*WORK TO BE COMPLETED*. Will you return, word for word, only the lines from the top of the data below down to and including the one with "# is the centre"?

------

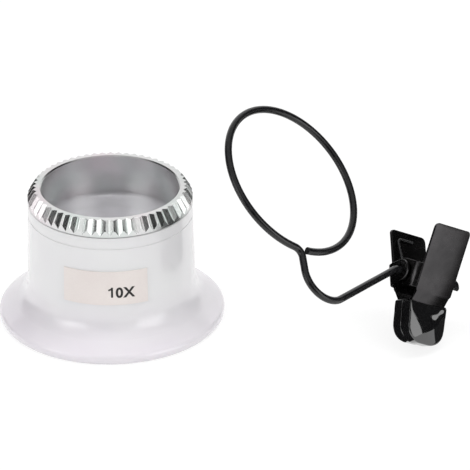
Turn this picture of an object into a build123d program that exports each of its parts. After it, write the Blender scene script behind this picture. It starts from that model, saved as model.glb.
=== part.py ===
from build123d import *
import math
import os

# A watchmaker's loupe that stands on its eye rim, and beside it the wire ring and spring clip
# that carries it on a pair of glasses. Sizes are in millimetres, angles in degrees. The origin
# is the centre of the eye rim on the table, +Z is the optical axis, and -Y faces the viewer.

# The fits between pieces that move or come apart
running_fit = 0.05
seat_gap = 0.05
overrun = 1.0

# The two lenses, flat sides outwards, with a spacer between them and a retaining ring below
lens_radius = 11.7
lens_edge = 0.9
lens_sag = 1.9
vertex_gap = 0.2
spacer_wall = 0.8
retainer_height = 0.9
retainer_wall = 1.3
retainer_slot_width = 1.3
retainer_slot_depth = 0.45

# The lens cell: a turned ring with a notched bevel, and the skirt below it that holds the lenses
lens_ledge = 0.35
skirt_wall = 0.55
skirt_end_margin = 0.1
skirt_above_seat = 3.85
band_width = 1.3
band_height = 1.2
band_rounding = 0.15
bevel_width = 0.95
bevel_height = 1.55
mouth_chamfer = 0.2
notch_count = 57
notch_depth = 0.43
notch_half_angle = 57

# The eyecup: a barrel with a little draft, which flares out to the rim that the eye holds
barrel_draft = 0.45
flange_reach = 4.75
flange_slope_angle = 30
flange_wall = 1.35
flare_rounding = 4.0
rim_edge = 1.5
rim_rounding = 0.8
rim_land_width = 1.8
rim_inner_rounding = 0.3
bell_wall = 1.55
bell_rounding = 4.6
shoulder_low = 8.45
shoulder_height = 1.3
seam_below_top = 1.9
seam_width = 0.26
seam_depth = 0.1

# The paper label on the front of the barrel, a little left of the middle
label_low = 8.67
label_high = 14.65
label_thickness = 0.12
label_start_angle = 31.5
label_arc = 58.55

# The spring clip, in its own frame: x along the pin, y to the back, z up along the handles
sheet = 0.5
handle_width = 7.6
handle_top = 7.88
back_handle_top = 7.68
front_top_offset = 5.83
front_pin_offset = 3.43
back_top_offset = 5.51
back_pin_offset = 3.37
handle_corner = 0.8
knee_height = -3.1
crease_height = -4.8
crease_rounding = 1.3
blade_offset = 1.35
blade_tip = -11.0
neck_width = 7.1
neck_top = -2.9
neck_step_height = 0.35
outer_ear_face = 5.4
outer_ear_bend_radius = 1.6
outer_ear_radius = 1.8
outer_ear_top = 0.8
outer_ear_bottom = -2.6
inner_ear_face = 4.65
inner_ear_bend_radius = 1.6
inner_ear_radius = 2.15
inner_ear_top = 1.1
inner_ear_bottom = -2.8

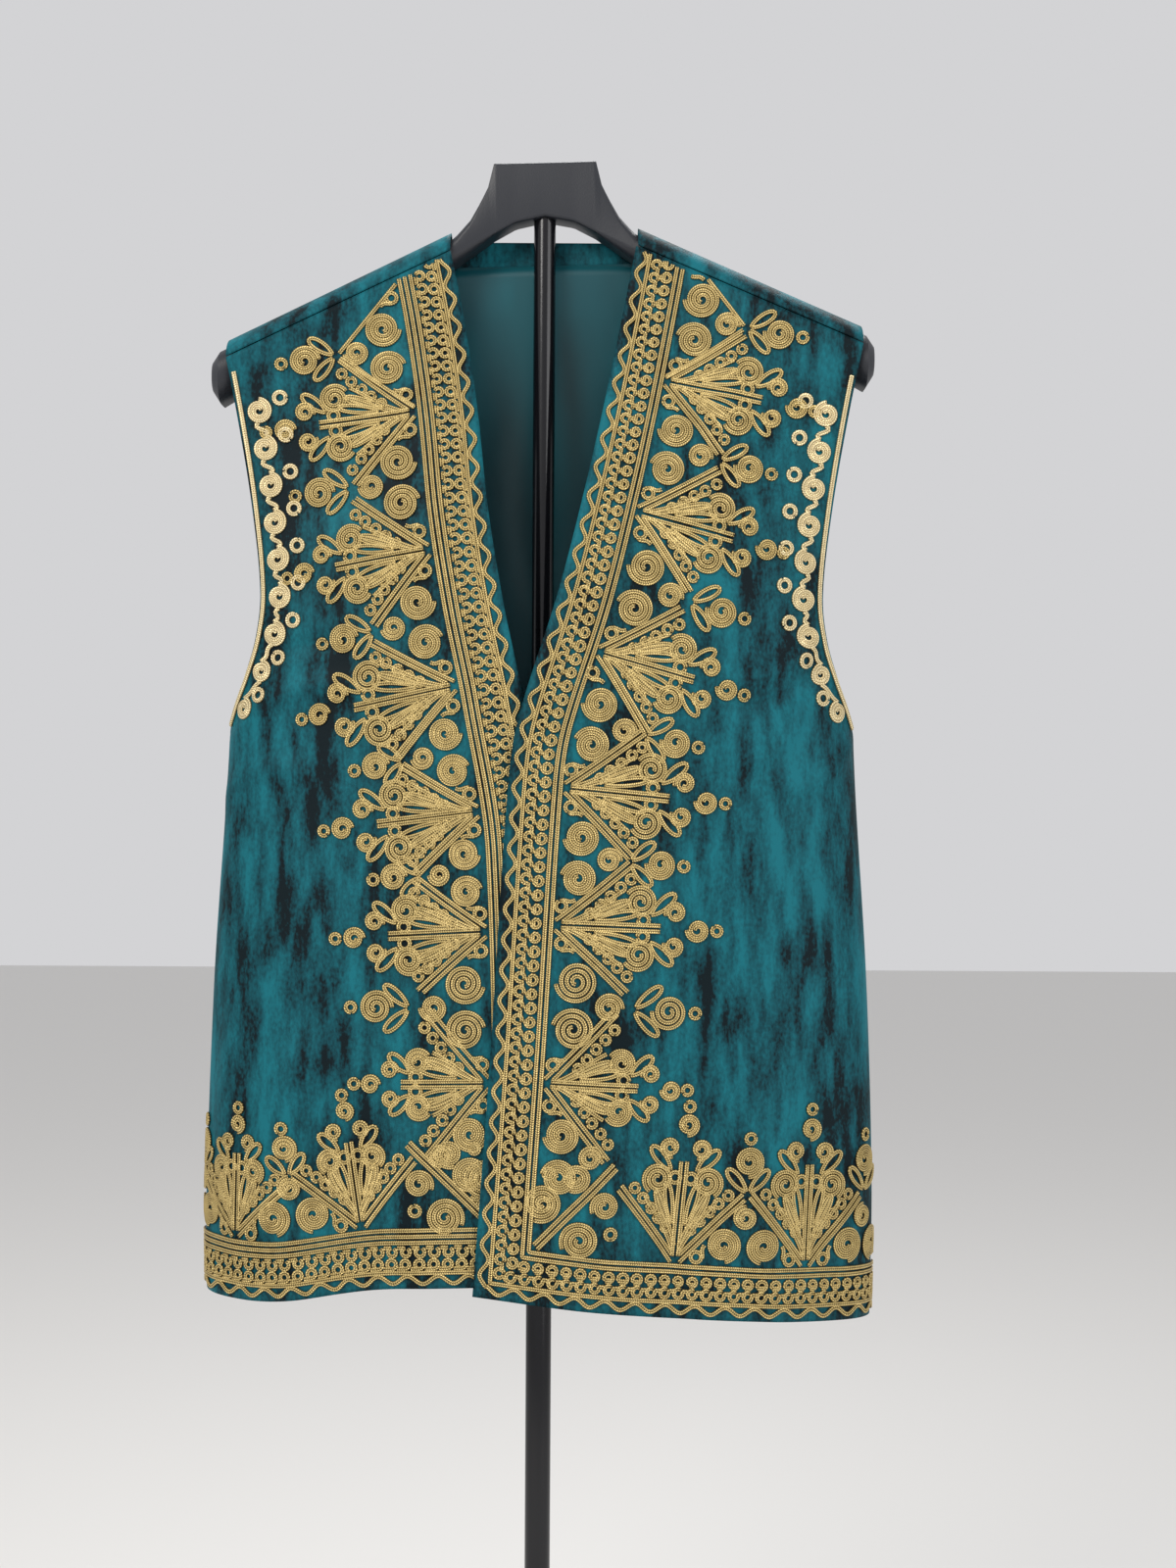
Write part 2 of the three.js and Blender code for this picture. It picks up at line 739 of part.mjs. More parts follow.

------

*RESPONSE*.
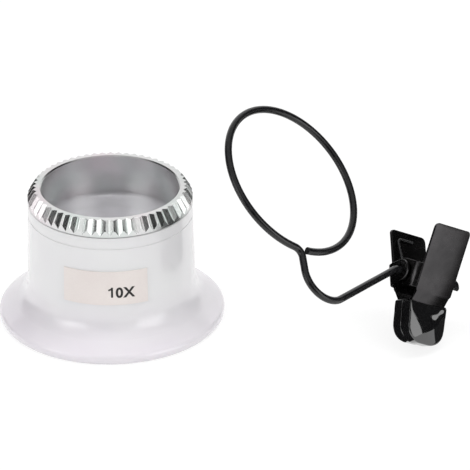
Turn this picture of an object into a build123d program that exports each of its parts. After it, write the Blender scene script behind this picture. It starts from that model, saved as model.glb.
=== part.py ===
from build123d import *
import math
import os

# A watchmaker's loupe that stands on its eye rim, and beside it the wire ring and spring clip
# that carries it on a pair of glasses. Sizes are in millimetres, angles in degrees. The origin
# is the centre of the eye rim on the table, +Z is the optical axis, and -Y faces the viewer.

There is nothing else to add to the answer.